2003年劇場鑑賞映画ベストワン。

右がレオン、左がラウ。

なんで今ごろこんなことを書くかと云うと、そのベストワン映画「インファナル・アフェア*1をDVDで再鑑賞し、やはり魅力的な作品であったため。その感想と雑感を記録しておく。作品の基本データとあらすじは以下の通り。

インファナル・アフェア (2002/香港/102分)
http://www.infernal.jp/
製作:アンドリュー・ラウ
監督:アンドリュー・ラウアラン・マック
脚本:アラン・マックフェリックス・チョン
出演:アンディ・ラウトニー・レオンアンソニー・ウォンエリック・ツァン/ サミー・チェン/ケリー・チャン
コピー:男には決断すべき時がある。心に秘める愛がある。
●あらすじ
舞台は現代の香港。警察学校時代に優れた能力を見込まれたヤン(トニー・レオン)は、潜入捜査官として活動して10年。警察官としての矜持とマフィアにその身を置くギャップに苦しむ日々を送っていた。一方、マフィアから警察に送り込まれたラウ(アンディ・ラウ)も警察情報をマフィアに流しながら、能力の高さから目覚しい昇進をとげていた。そして今ヤンが潜入しているマフィアの麻薬取引の情報を警察に報告。そのマフィアはラウが本来所属している組織であった・・・。香港警察、マフィア、潜入捜査官、マフィアのスパイでの四つ巴の駆け引きの幕が開ける。

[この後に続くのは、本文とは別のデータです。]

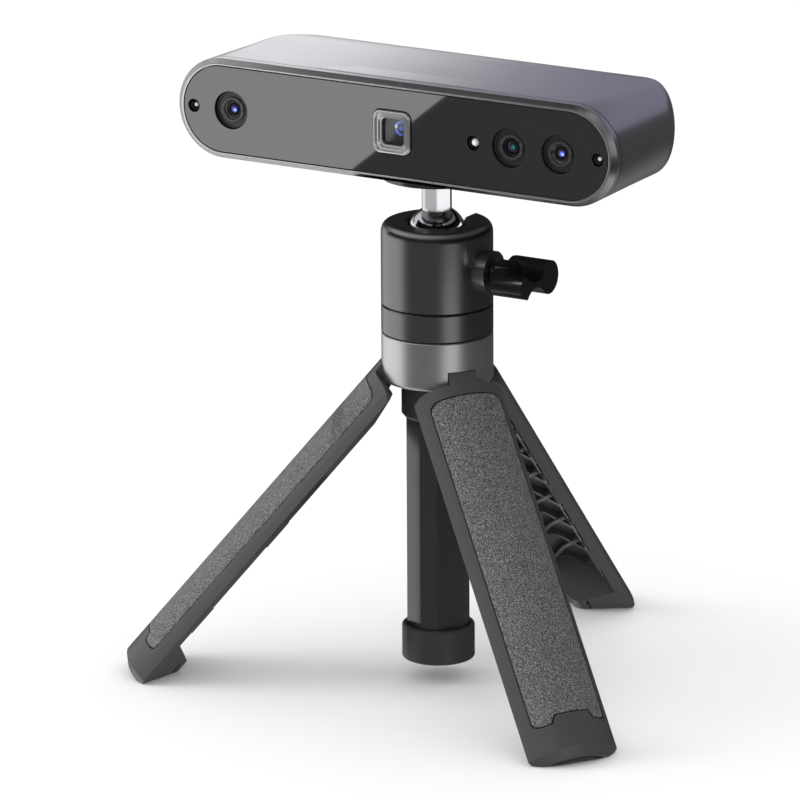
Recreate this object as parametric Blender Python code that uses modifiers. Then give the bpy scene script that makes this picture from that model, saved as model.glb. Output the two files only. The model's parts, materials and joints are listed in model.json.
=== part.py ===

出演陣がみな、既に名声を得ている実力派で固められていることや、鮮やかな空と海の青い美しさと都市としての無機質な黒のコントラストなど、クールで突き放した厳しさを映像で見せる技量が作品の価値をあげている。が、この作品の本当の魅力は優れた脚本にある。
元来、警察対犯罪組織の図式だけでも緊張感があるが、互いの組織にスパイがいることから生まれる駆け引き、そのスパイたちの正体がいつばれるのかという緊迫感などが、物語を102分間まったく飽きさせないものにしている。また数々の伏線が後半に収束していく様、組織と組織、それを超える誇り高きプロとしての男の闘いなど「香港映画ここまできたか!」と驚きと悔しさを感じた。*2
そして、70年代スパイ小説からの系譜「スパイを普通の人間として捉え、彼らゆえの苦しみと孤独」を見事に描き、その心情を長セリフで延々説明させる愚を犯さず、それにふさわしい舞台で一言で云わせている。
ビル屋上の対決でマフィアのスパイたるラウに「潜入捜査官は屋上が好きなのか」と軽口を叩かれたヤンは、香港のビル群を背景に青い空の下でこう答える。

「太陽に恥じることを俺はしていない」

同じスパイだが俺とお前はちがうのだ、という強烈なメッセージであり、潜入捜査官として孤独に生きてきた彼を、10年間支えてきた言葉なのだ。このワンシーンだけでもこの映画を観た甲斐があった。
果たして彼らの決着は。アジア映画などがイマイチ肌に合わない方にもオススメの一本です。

*1:原題「無間道」。こちらのほうが作品の本質を表現しているだろう。

*2:別段、金のかかっている映画ではない。充分日本でも出来るサイズの映画だから悔しいのかも。ハリウッドがブラッド・ピット主演でリメイク権も買うのも納得。